Space junk is getting worse. Could the answer be smart plastic wrap?

That concept, being investigated by Aerospace Corp. of Calif., involves blasting thousands of tiny, flat spacecraft into orbit. There they would find and hug the bits and pieces of failed satellites and rockets, dragging them into the atmosphere to burn up.

There are more than 7,000 metric tons of material in the near-Earth space environment, said J.C. Liou, NASA chief scientist for orbital debris. It can slam into an operating satellite or spacecraft at 6 miles per second — faster than a speeding bullet — which means that even debris the size of a grain of sand could be catastrophic.

That was shown in 2009, when an operational Iridium satellite collided with an inactive Russian satellite, creating more than 2,000 large pieces of orbital debris and many smaller pieces.

The problem is growing as more nations and companies get into the launch business. And it has spurred a number of creative solutions, including a giant net that would scoop up space junk and setting off a bomb to knock it out of orbit.

Most haven’t gotten past the development stage for a simple reason: No one wants to pay for them.

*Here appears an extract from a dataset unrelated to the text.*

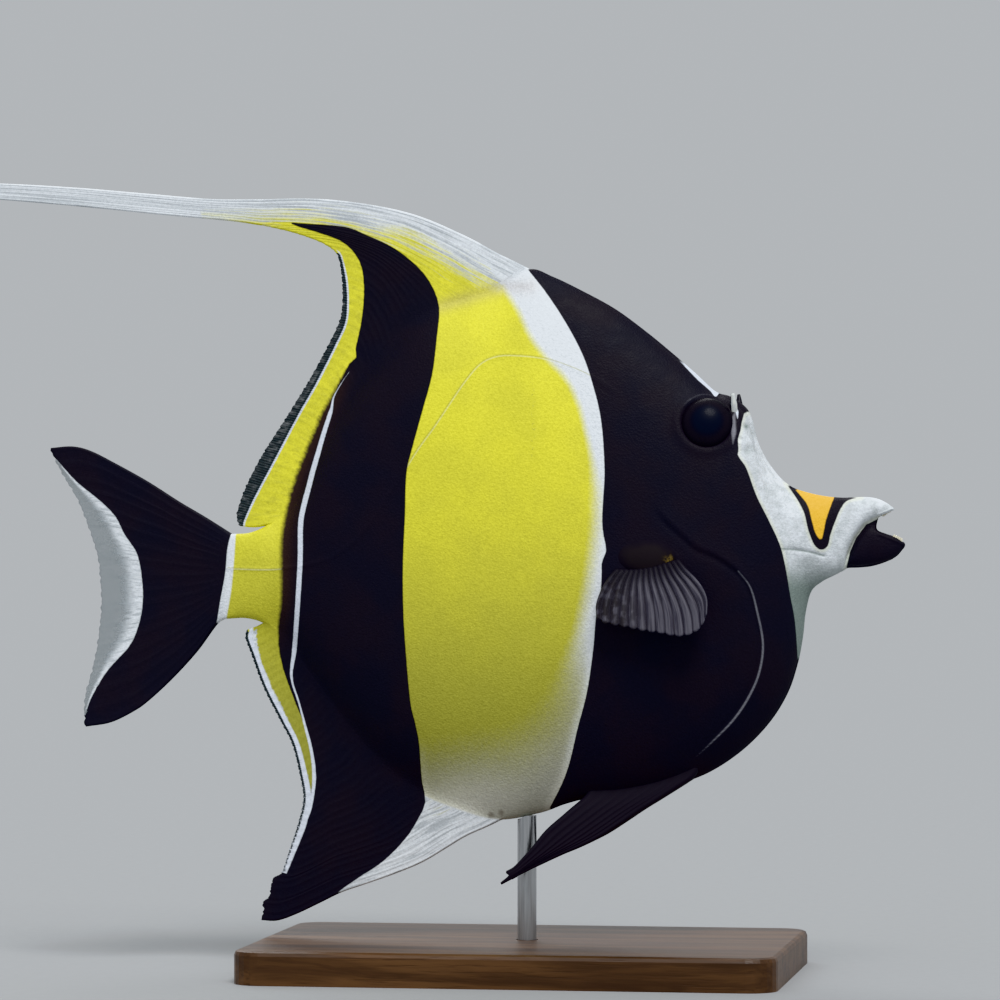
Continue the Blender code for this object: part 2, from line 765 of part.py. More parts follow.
def make_body():
    """The body, parted into tail root, torso, head, snout and upper jaw."""
    whole = lofted("whole", BODY_SECTIONS, SECTIONS_PER_ROW, POINTS_DOWN_FLANK)
    back = [(BODY_BACK, 180.0), (BODY_BACK, 0.0)]
    front = [(BODY_FRONT, 180.0), (BODY_FRONT, 0.0)]
    gill = spline(GILL_CUT, GILL_CUT_POINTS)
    regions = {
        "tail_base": (back, TAIL_CUT),
        "torso": (TAIL_CUT, gill),
        "head": (gill, SNOUT_CUT),
        "snout": (SNOUT_CUT, UPPER_JAW_CUT),
        "upper_jaw": (UPPER_JAW_CUT, front),
    }
    pieces = {}
    for name, (back_line, front_line) in regions.items():
        piece = duplicate(whole, name)
        pieces[name] = combine(piece, [region(name + "_region", back_line, front_line)], "INTERSECT")
    bpy.data.objects.remove(whole, do_unlink=True)
    return pieces


def make_head(head):
    """Adds eye rims, sinks the eye pits and pierces the nostrils."""
    combine(head, [eye_rim("rim", side) for side in (-1, 1)], "UNION")
    x, y, z = EYE_CENTRE
    cutters = []
    for side in (-1, 1):
        pit = cone("pit", (x, side * PIT_FLOOR, z), (x, side * PIT_TOP, z), PIT_RADIUS, PIT_RADIUS, 24)
        radii = (EYE_RADIUS + GAP, EYE_DEPTH + GAP, EYE_RADIUS + GAP)
        socket = ellipsoid("socket", (x, side * y, z), radii)
        cutters += [turned_with_eye(pit, side), turned_with_eye(socket, side)]
        for nx, nz in NOSTRILS:
            out = surface_out(nx, nz)
            cutters.append(ellipsoid("nostril", (nx, side * out, nz), (NOSTRIL_RADIUS,) * 3, 8, 6))
    combine(head, cutters, "DIFFERENCE")
    as_node(keep_largest(head), "head", black)


def make_gill_covers():
    """Each is the body grown outward, less the body's own room, within an outline."""
    outline = spline(GILL_COVER + GILL_COVER[:1], GILL_COVER_POINTS + 1)[:-1]
    for side, label in ((-1, "right"), (1, "left")):
        plate = lofted("plate", BODY_SECTIONS, SECTIONS_PER_ROW, POINTS_DOWN_FLANK, GAP + GILL_COVER_THICKNESS)
        combine(plate, [prism("outline", outline, 0.5 * side, CUT_HALF_WIDTH * side)], "INTERSECT")
        combine(plate, [grown_body("grown")], "DIFFERENCE")
        as_node(keep_largest(plate), "gill_cover_" + label, black)


def make_eyes_and_horns():
    x, y, z = EYE_CENTRE
    for side, label in ((-1, "right"), (1, "left")):
        ball = ellipsoid("ball", (x, side * y, z), (EYE_RADIUS, EYE_DEPTH, EYE_RADIUS))
        as_node(turned_with_eye(ball, side), "eye_" + label, glossy)
        path = spline([(a, side * b, c) for a, b, c in HORN_PATH], 9)
        radii = spline([(k, r) for k, r in enumerate(HORN_RADII)], 9)[:, 1]
        horn = tube("horn", path, radii)
        combine(horn, [grown_body("grown"), eye_rim("clear", side, RIM_THICKNESS + GAP)], "DIFFERENCE")
        as_node(keep_largest(horn), "horn_" + label, bony)


def row_of_teeth(lip, up):
    """Short bristle teeth set close behind a lip."""
    full = mirrored(lip[::-1])[:-1] + lip if lip[0][1] > lip[-1][1] else lip
    full = [(x, y, z) for x, y, z in sorted(full, key=lambda p: p[1])]
    line = spline(full, 60)
    picks = line[np.linspace(14, 45, TOOTH_COUNT).astype(int)]
    teeth = []
    for x, y, z in picks:
        root = (x - 0.45, y * 0.8, z - up * 0.1)
        lean = 0.35 * (1 - abs(y) / 2.5)
        tip = (x - 0.45 + lean, y * 0.85, z + up * TOOTH_LENGTH)
        teeth.append(cone("tooth", root, tip, TOOTH_ROOT_RADIUS, TOOTH_TIP_RADIUS, 5))
    return teeth


def lip_rod(name, lip):
    full = mirrored(lip)[:-1] + lip[::-1]
    line = spline(full, LIP_POINTS)
    swell = np.sin(np.linspace(LIP_END_SWELL, math.pi - LIP_END_SWELL, LIP_POINTS)) ** 0.5
    return tube(name, line, LIP_RADIUS * swell)


def make_jaws(upper):
    combine(upper, [lip_rod("upper_lip", UPPER_LIP)] + row_of_teeth(UPPER_LIP, -1), "UNION")
    as_node(keep_largest(upper), "upper_jaw", white)
    lower = lofted("lower", JAW_SECTIONS, JAW_SECTIONS_PER_ROW, 9)
    combine(lower, [lip_rod("lower_lip", LOWER_LIP)] + row_of_teeth(LOWER_LIP, 1), "UNION")
    combine(lower, [grown_body("grown")], "DIFFERENCE")
    as_node(keep_largest(lower), "lower_jaw", black)


def flat(share):
    return np.zeros_like(share)


def make_midline_fins():
    columns = 2 * (DORSAL_SPINES + DORSAL_RAYS) + 1
    in_filament = 2 * DORSAL_SPINES
    root = even(body_edge(12, 1, True, GAP), columns)
    parting = spline(FILAMENT_PARTING, in_filament + 1)
    trailing = spline(DORSAL_TRAILING, columns - in_filament)
    margin = np.vstack([parting, trailing[1:]])
    grid = patch(root, margin, spline([root[0], *DORSAL_TOP[1:]], 8), spline([root[-1], DORSAL_TRAILING[-1]], 8))
    dorsal = fin("dorsal", grid, DORSAL_THICKNESS, flat, tip_reach=0.0)
    as_node(dorsal, "dorsal_fin", yellow, RAY_SHARP)

    columns = 2 * FILAMENT_RIDGES + 1
    start = spline([FILAMENT_TOP[0], FILAMENT_LOW[0]], columns)
    end = spline([FILAMENT_TOP[-1], FILAMENT_LOW[-1]], columns)
    grid = patch(start, end, spline(FILAMENT_TOP, 17), spline(FILAMENT_LOW, 17))
    filament = fin("filament", grid, FILAMENT_THICKNESS, flat, 0.12, 0.0)
    as_node(filament, "dorsal_filament", white, RAY_SHARP)

    columns = 2 * ANAL_RAYS + 1
    root = even(body_edge(11, 1, False, GAP), columns)
    front = spline([root[0], *ANAL_FRONT[1:]], 8)
    rear = spline([root[-1], ANAL_TRAILING[-1]], 8)
    grid = patch(root, spline(ANAL_TRAILING, columns), front, rear)
    as_node(fin("anal", grid, ANAL_THICKNESS, flat), "anal_fin", black, RAY_SHARP)

    columns = 2 * CAUDAL_RAYS + 1
    grid = patch(
        spline(CAUDAL_ROOT, columns),
        spline(CAUDAL_TRAILING, columns),
        spline(CAUDAL_TOP, 8),
        spline(CAUDAL_LOW, 8),
    )
    as_node(fin("caudal", grid, CAUDAL_THICKNESS, flat), "caudal_fin", black, RAY_SHARP)


def make_paired_fins():
    for side, label in ((-1, "right"), (1, "left")):
        columns = 2 * PELVIC_RAYS + 1
        tip = spline([PELVIC_FRONT[-1], PELVIC_REAR[-1]], columns)
        grid = patch(spline(PELVIC_ROOT, columns), tip, spline(PELVIC_FRONT, 11), spline(PELVIC_REAR, 11))

        def spread(share, side=side):
            return side * (PELVIC_ROOT_OUT + (PELVIC_TIP_OUT - PELVIC_ROOT_OUT) * share**0.8)

        pelvic = fin("pelvic", grid, PELVIC_THICKNESS, spread, tip_reach=0.0)
        combine(pelvic, [grown_body("grown")], "DIFFERENCE")
        as_node(keep_largest(pelvic), "pelvic_fin_" + label, black, RAY_SHARP)

        columns = 2 * PECTORAL_RAYS + 1
        margin = spline(PECTORAL_MARGIN, columns)
        root = spline(PECTORAL_ROOT, columns)
        grid = patch(root, margin, spline([root[0], margin[0]], 5), spline([root[-1], margin[-1]], 5))

        def flare(share, side=side):
            return side * (PECTORAL_ROOT_OUT + (PECTORAL_TIP_OUT - PECTORAL_ROOT_OUT) * share**0.7)

        fan = fin("fan", grid, PECTORAL_THICKNESS, flare, 0.18, 0.25)
        x, y, z = LOBE_CENTRE
        lobe = ellipsoid("lobe", (x, side * y, z), LOBE_RADII, 16, 10)
        combine(lobe, [fan], "UNION")
        combine(lobe, [grown_body("grown")], "DIFFERENCE")
        as_node(keep_largest(lobe), "pectoral_fin_" + label, smoky, RAY_SHARP)


def make_stand():
    bpy.ops.mesh.primitive_cube_add(size=1, location=(0, 0, BASE_HEIGHT / 2 * MM))
    base = bpy.context.active_object
    base.scale = (BASE_LENGTH * MM, BASE_WIDTH * MM, BASE_HEIGHT * MM)
    bpy.ops.object.transform_apply(location=True, rotation=True, scale=True)
    shape = bmesh.new()
    shape.from_mesh(base.data)
    upright = [e for e in shape.edges if abs(e.verts[0].co.z - e.verts[1].co.z) > MM]
    bmesh.ops.bevel(shape, geom=upright, offset=BASE_CORNER * MM, segments=6, profile=0.5, affect="EDGES")
    upper = [e for e in shape.edges if all(v.co.z > (BASE_HEIGHT - 0.1) * MM for v in e.verts)]
    bmesh.ops.bevel(shape, geom=upper, offset=BASE_EDGE * MM, segments=2, profile=0.5, affect="EDGES")
    shape.to_mesh(base.data)
    shape.free()
    floor_of_hole = BASE_HEIGHT - ROD_DEPTH_IN_BASE
    hole = cone("hole", (0, 0, floor_of_hole - GAP), (0, 0, BASE_HEIGHT + 5), ROD_RADIUS + GAP, ROD_RADIUS + GAP, 32)
    combine(base, [hole], "DIFFERENCE")
    as_node(base, "stand_base", wood)
    rod = cone("rod", (0, 0, floor_of_hole), (0, 0, ROD_TOP), ROD_RADIUS, ROD_RADIUS, 32)
    combine(rod, [grown_body("grown")], "DIFFERENCE")
    as_node(keep_largest(rod), "stand_rod", steel)


body = make_body()
as_node(keep_largest(body["tail_base"]), "tail_base", yellow)
as_node(keep_largest(body["torso"]), "torso", yellow)
make_head(body["head"])
as_node(keep_largest(body["snout"]), "snout", white)
make_jaws(body["upper_jaw"])
make_gill_covers()
make_eyes_and_horns()
make_midline_fins()
make_paired_fins()
make_stand()
CUTTERS.hide_render = True
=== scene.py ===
"""Looks of the moorish idol: its skin, eyes, horns, paired fins and stand.

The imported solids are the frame. The fish faces +X, its mid plane is Y = 0 and the
origin is under the stand. Outlines are (x, z) points in millimetres on the mid
plane, and every mesh is scaled to metres when it is made.
"""

import math

import bpy
import numpy as np
from mathutils import Matrix, Vector


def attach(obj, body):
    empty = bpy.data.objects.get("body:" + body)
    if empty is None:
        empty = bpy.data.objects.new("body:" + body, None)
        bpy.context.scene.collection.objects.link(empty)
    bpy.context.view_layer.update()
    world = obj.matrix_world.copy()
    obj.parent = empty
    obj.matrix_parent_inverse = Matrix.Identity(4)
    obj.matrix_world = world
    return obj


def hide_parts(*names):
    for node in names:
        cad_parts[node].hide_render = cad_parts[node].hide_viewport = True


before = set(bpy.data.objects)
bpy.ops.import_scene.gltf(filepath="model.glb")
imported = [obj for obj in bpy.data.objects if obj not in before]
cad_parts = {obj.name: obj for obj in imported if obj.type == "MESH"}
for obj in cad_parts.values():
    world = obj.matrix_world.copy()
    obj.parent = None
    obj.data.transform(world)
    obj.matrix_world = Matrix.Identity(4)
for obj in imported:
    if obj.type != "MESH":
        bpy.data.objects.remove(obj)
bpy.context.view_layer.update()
MM = 0.001

# Skin of the body, the jaws and the midline fins.
# On the fish it is one velvety sheet of tiny scales that runs on over the fin rays,
# so here it is one mesh: the near half is sewn from grids and mirrored to the far side.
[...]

A Rand study on orbital debris published in 2010 found that although the space community agreed that space junk posed a risk, the lack of government and private industry funding to remove it suggested the “perception of risk” had not yet crossed a “critical threshold that would prompt demands for remediation.”

In other words, it’s going to take some expensive space disasters to make it worth investing in a fix.

Although NASA has funded some smaller technology development projects, it has yet to support demonstrations or operational missions, said Bill Ostrove, aerospace and defense analyst at Forecast International.

“It doesn’t really neatly fall under one particular organization’s jurisdiction,” he said. “It’s almost like a hot potato problem.”

Aerospace Corp.’s plastic-wrap idea, called the Brane Craft, is being funded with an early stage grant from NASA. Though only in early theoretical stages, it could be a “reasonably inexpensive way” of taking out the trash, said Siegfried Janson, a senior scientist in Aerospace’s microsatellite systems department.